Civil Discourse Resources

Discussions about how to form a more perfect union are not supposed to be easy.

America began from an argument. 

From the Founding to today, our American identity is rooted in debate, discourse, and discussion. The very process of never-ending argument is what bolsters democracy. But how do we engage with those with whom we vigorously disagree? Here are suggested resources for nurturing authentically American dialogues.
The National Conversation Project: Revitalizing America Together
There’s nothing wrong with passionate beliefs, disagreement, and protest, but it feels like something more dangerous is taking hold. Do you see it? Personally feel it?
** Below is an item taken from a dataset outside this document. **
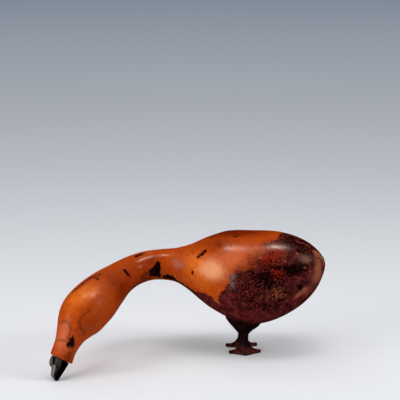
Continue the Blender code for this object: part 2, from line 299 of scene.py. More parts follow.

What’s changed? What can we do about it together? How we can bridge the divides that threaten our future?
Living Room Conversations:
Talking Politics
LRC offers a sociable and structured way to practice communicating across differences while building understanding. Typically, 4-7 people meet for about 90 minutes to listen to and be heard by others on one of LRC’s nearly 100 topics. Rather than debating, they take turns talking to share and learn.
National Issues Forums:
A House Divided
Every American is affected by the divisions and outrage that prevent us from making progress on urgent problems. NIF’s issue guide is designed to help people to deliberate together about how we should approach this increasingly urgent issue.
Essential Partners:
Guide for Conversations Across the Red-Blue Divide
This guide will help prepare you to speak about what is most important to you in ways that can be heard, and to hear others’ concerns and passions with new empathy and understanding—even and especially if you continue to disagree.
Stanford Business:
Reframe Your Argument to Reflect the Other Side’s Values
Compromise is key to getting anything done in politics. But in our highly polarized world, how do you persuade rivals to seek common ground?
Civic Nebraska:
On Civility: 3 questions to remember in a tough conversation
An authentic American conversation starts with you. In this article, we explore three guiding questions that may help you, and our nation, find a healthier dialogue with others in these times.
The Better Arguments Project
American civic life doesn’t need fewer arguments; it needs better arguments. The Better Arguments Project is a national civic initiative created to help bridge divides – not by papering over those divides but by helping Americans have better arguments. In partnership with communities and advisers around the country, the project has synthesized three dimensions and five principles of a Better Argument.
On Being:
Civil Conversations & Social Healing
The Civil Conversations and Social Healing team represents The On Being Project’s presence in the world as we nourish, embolden and accompany the work of social healing. Our organizational capacities to produce audio and digital resources are strengthened by programs and convenings that stitch relationships across rupture and equip for resilience and repair.
Go Deeper:
Selected booklist
Reclaiming Conversation: The Power of Talk in a Digital Age by Sherry Turkle (2016)
The Righteous Mind: Why Good People are Divided by Politics and Religion by Jonathan Haidt (2013)
 I Think You’re Wrong (But I’m Listening) by Sarah Stewart Holland and Beth Silvers (2019)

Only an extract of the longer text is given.